Medicare Advantage Growth and Retention

In 2018, Medicare enrollment at Highmark was slipping. Not a little, but enough to raise alarms. Customer churn was up. Retention was down to 85 percent. Every new member cost 800 dollars to acquire.

The member portal was dated. Agents were stuck using static PDFs and spreadsheets to explain complex plans over the phone. Meanwhile, competitors had mobile-first tools and call centers that actually remembered who you were.

Instead of looking at this as a retention issue, I reframed it as a product issue. We weren’t failing to sell. We were failing to design for the people who mattered.

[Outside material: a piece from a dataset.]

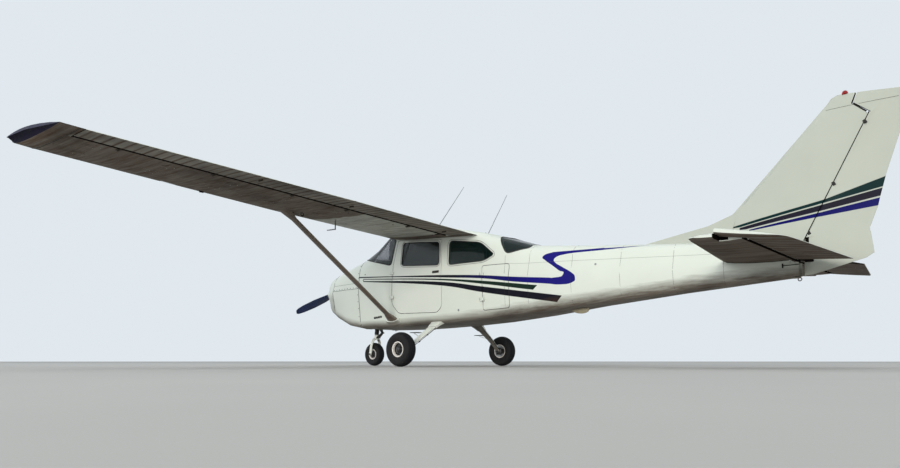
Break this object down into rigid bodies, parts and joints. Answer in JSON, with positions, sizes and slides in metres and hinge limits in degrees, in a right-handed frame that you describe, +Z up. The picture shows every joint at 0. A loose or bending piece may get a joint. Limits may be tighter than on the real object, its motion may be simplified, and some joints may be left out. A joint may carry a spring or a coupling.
{
  "type": "high-wing four-seat light aircraft",
  "caption": "Strut-braced high-wing light aircraft with swept fin, fixed tricycle gear, opening doors, hinged control surfaces and a free-turning propeller.",
  "frame": {"origin": "on the ground under the centre of the bounding box, between the wing tips", "axes": "+X towards the nose, +Y towards the left wing tip, +Z up"},
  "size_m": [8.2118, 11, 2.715],
  "materials": {
    "white_paint": "gloss",
    "navy_paint": "gloss",
    "tinted_glazing": "gloss",
    "tyre_rubber": "matte",
    "seat_cloth": "matte",
    "dark_plastic": "matte",
    "grey_enamel": "satin",
    "dark_steel": "satin",
    "enamelled_steel": "satin",
    "engine_castings": "satin",
    "bright_steel": "satin",
    "red_lens": "gloss"
  },
  "bodies": {
    "airframe": {"cabin_body": "white_paint", "tail_cone": "white_paint", "cowl_nose": "white_paint", "cowl_upper": "white_paint", "cowl_lower": "white_paint", "engine_block": "engine_castings", "exhaust_pipe": "bright_steel", "windscreen": "tinted_glazing", "rear_window": "tinted_glazing", "side_window_left": "tinted_glazing", "side_window_right": "tinted_glazing", "wing_left": "white_paint", "wing_right": "white_paint", "wing_tip_left": "navy_paint", "wing_tip_right": "navy_paint", "strut_left": "white_paint", "strut_right": "white_paint", "fin": "white_paint", "stabilizer": "white_paint", "main_leg_left": "enamelled_steel", "main_leg_right": "enamelled_steel", "brake_left": "dark_steel", "brake_right": "dark_steel", "nose_leg": "dark_steel", "seat_frame_left": "grey_enamel", "seat_frame_right": "grey_enamel", "seat_pad_left": "seat_cloth", "seat_pad_right": "seat_cloth", "rear_seat_pad": "seat_cloth", "rear_seat_frame": "grey_enamel", "instrument_panel": "dark_plastic", "yoke_left": "dark_plastic", "yoke_right": "dark_plastic", "pitot_tube": "bright_steel", "beacon": "red_lens", "antenna_front": "bright_steel", "antenna_rear": "bright_steel"},
    "propeller": {"propeller": "navy_paint", "spinner": "white_paint"},
    "left_door": {"door_left": "white_paint", "door_window_left": "tinted_glazing"},
    "right_door": {"door_right": "white_paint", "door_window_right": "tinted_glazing"},
    "baggage_door": {"baggage_door": "white_paint"},
    "left_flap": {"flap_left": "white_paint"},
    "right_flap": {"flap_right": "white_paint"},
    "left_aileron": {"aileron_left": "white_paint"},
    "right_aileron": {"aileron_right": "white_paint"},
    "elevator": {"elevator": "white_paint", "trim_tab": "white_paint"},
    "rudder": {"rudder": "white_paint"},
    "left_main_wheel": {"main_tyre_left": "tyre_rubber", "main_wheel_left": "white_paint"},
    "right_main_wheel": {"main_tyre_right": "tyre_rubber", "main_wheel_right": "white_paint"},
    "nose_fork": {"nose_fork": "enamelled_steel"},
    "nose_wheel": {"nose_tyre": "tyre_rubber", "nose_wheel": "white_paint"}
  },
  "joints": [
    {"name": "propeller_spin", "type": "hinge", "parent": "airframe", "child": "propeller", "pos_m": [3.96367, 0, 1.2], "axis": [1, 0, 0], "continuous": true},
    {"name": "nose_steer", "type": "hinge", "parent": "airframe", "child": "nose_fork", "pos_m": [3.13309, 0, 0.178], "axis": [-0.1375, 0, 0.9905], "range_deg": [-30, 30]},
    {"name": "nose_wheel_spin", "type": "hinge", "parent": "nose_fork", "child": "nose_wheel", "pos_m": [3.13309, 0, 0.178], "axis": [0, 1, 0], "continuous": true},
    {"name": "left_main_wheel_spin", "type": "hinge", "parent": "airframe", "child": "left_main_wheel", "pos_m": [1.48209, 1.09, 0.22225], "axis": [0, 1, 0], "continuous": true},
    {"name": "right_main_wheel_spin", "type": "hinge", "parent": "airframe", "child": "right_main_wheel", "pos_m": [1.48209, -1.09, 0.22225], "axis": [0, 1, 0], "continuous": true},
    {"name": "left_door_hinge", "type": "hinge", "parent": "airframe", "child": "left_door", "pos_m": [2.24282, 0.5357, 1.15], "axis": [0, 0, -1], "range_deg": [0, 52]},
    {"name": "right_door_hinge", "type": "hinge", "parent": "airframe", "child": "right_door", "pos_m": [2.24282, -0.5357, 1.15], "axis": [0, 0, 1], "range_deg": [0, 52]},
    {"name": "baggage_door_hinge", "type": "hinge", "parent": "airframe", "child": "baggage_door", "pos_m": [0.62865, 0.50517, 1.02], "axis": [0, 0, -1], "range_deg": [0, 110]},
    {"name": "left_flap_hinge", "type": "hinge", "parent": "airframe", "child": "left_flap", "pos_m": [1.08935, 1.57725, 1.68137], "axis": [0, -0.9993, -0.0384], "range_deg": [0, 40]},
    {"name": "right_flap_hinge", "type": "hinge", "parent": "airframe", "child": "right_flap", "pos_m": [1.08935, -1.57725, 1.68137], "axis": [0, -0.9993, 0.0384], "range_deg": [0, 40]},
    {"name": "left_aileron_hinge", "type": "hinge", "parent": "airframe", "child": "left_aileron", "pos_m": [1.15026, 3.901, 1.91085], "axis": [-0.0451, -0.9979, -0.0459], "range_deg": [-17.5, 17.5]},
    {"name": "right_aileron_hinge", "type": "hinge", "parent": "airframe", "child": "right_aileron", "pos_m": [1.15026, -3.901, 1.91085], "axis": [0.0451, -0.9979, 0.0459], "range_deg": [-17.5, 17.5]},
    {"name": "elevator_hinge", "type": "hinge", "parent": "airframe", "child": "elevator", "pos_m": [-3.02641, 0, 1.12], "axis": [0, -1, 0], "range_deg": [-38.5, 12.5]},
    {"name": "rudder_hinge", "type": "hinge", "parent": "airframe", "child": "rudder", "pos_m": [-3.42796, 0, 1.8665], "axis": [-0.4679, 0, 0.8838], "range_deg": [-17.7, 17.7]}
  ],
  "couplings": [
    {"joint": "right_flap_hinge", "follows": "left_flap_hinge", "ratio": 1},
    {"joint": "right_aileron_hinge", "follows": "left_aileron_hinge", "ratio": -1}
  ]
}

I started with customer interviews, CAHPS survey analysis, and hands-on sessions with agents. The pain was everywhere—duplicate data entry, no continuity between calls, unclear plan comparisons, and poor visibility into benefits.

We built a centralized sales platform for agents that finally gave them leverage.

It tracked leads, surfaced the right plans, offered real-time quotes, and handled enrollment in one flow. We also introduced callback continuity so a patient didn’t have to reintroduce themselves five times.

On the member side, we rebuilt the portal, gave users real-time access to claims, benefits, and provider directories, and added tools for self-service navigation.

The results changed our trajectory. New member acquisition jumped thirty percent. Cost per acquisition dropped to 680 dollars, saving thirty-eight million.

Retention hit ninety-seven percent, far beyond industry benchmarks.

JD Power named Highmark the number one Medicare Advantage plan that year.

Two of our plans earned five-star CMS ratings for the first time. This wasn’t just about enrollment. We rebuilt trust through better tools.